Opinion
(Filed 1 November, 1939.)
1. Insane Persons § 4 —
A proceeding to have declared sane and competent a person theretofore declared incompetent is a summary proceeding not requiring service of notice on the guardian nor service of summons on the incompetent under C. S., 483 (3), it being necessary only that the incompetent be given notice.
2. Same —
A guardian of an incompetent may not appeal from the finding of the jury or the order of the clerk entered thereon declaring such person sane and competent in proceedings under C. S., 2287, the guardian having no interest adverse to such declaration and there being no right of appeal given him by statute.
APPEAL by T. B. Mauney, guardian, from Bobbitt, J., at February Term, 1939, of CABARRUS. Appeal dismissed.
R. L. Brown, Jr., for appellant.
Hartsell Hartsell for appellee.
A petition to have John T. Dry, a resident of Cabarrus County, adjudged of sound mind and competent to manage his own affairs, was filed on his behalf by his brother, under the provisions of C. S., 2287. Pursuant to the procedure prescribed by that statute, a jury, which had been duly summoned and sworn, found John T. Dry competent, and returned report to that effect. The report was approved and filed by the clerk. Thereupon T. B. Mauney, who had previously been appointed guardian of John T. Dry by the clerk of the Superior Court of Stanly County, appeared specially and moved to dismiss the proceeding on the ground that no notice of the petition had been served on him. The clerk denied the motion, and upon appeal to the judge of the Superior Court, the ruling of the clerk was affirmed and the proceedings were held to have been properly conducted in accordance with the statute, and the guardian appealed to this Court.

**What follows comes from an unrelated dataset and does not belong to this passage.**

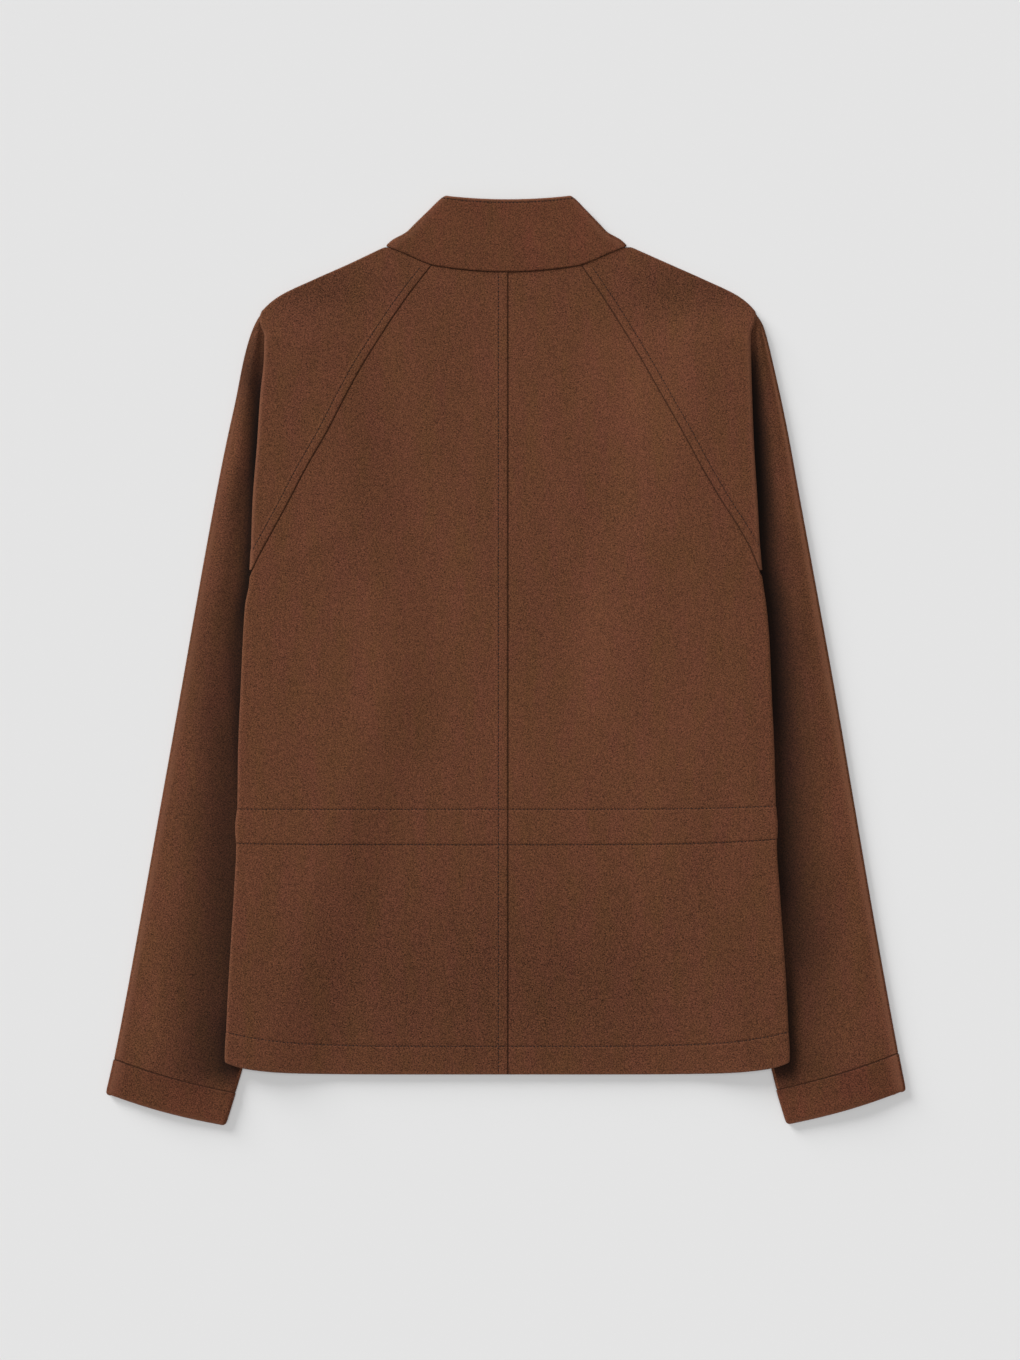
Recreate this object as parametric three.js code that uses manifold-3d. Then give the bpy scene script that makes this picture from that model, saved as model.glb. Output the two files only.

The statute under which these proceedings for the adjudication of the competency of John T. Dry were conducted does not require that the guardian be served with notice. Only the non-sane person is mentioned in the statute as one to whom notice must be given. The proceeding is summary, and the provisions of C. S., 483 (3), prescribing the method of service of summons in a civil action against an insane person, do not apply. There was nothing in the order appealed from relative to the guardianship such as would affect any substantial right of the appellant. He had no interest adverse to the proceedings for John T. Dry's restoration to competency. No provision is made in the statute for an appeal from the finding of the jury or from the order of the clerk pursuant to such finding. In re Sylivant, 212 N.C. 343, 193 S.E. 422. The case of Sims v. Sims, 121 N.C. 297, 28 S.E. 407, is not in point, since that case was decided before the enactment of the statute prescribing the procedure for restoration to competency of a non-sane person.
The denial of the motion of the guardian to dismiss the proceeding did not present an appealable matter. The judgment of the court below is affirmed and the
Appeal dismissed.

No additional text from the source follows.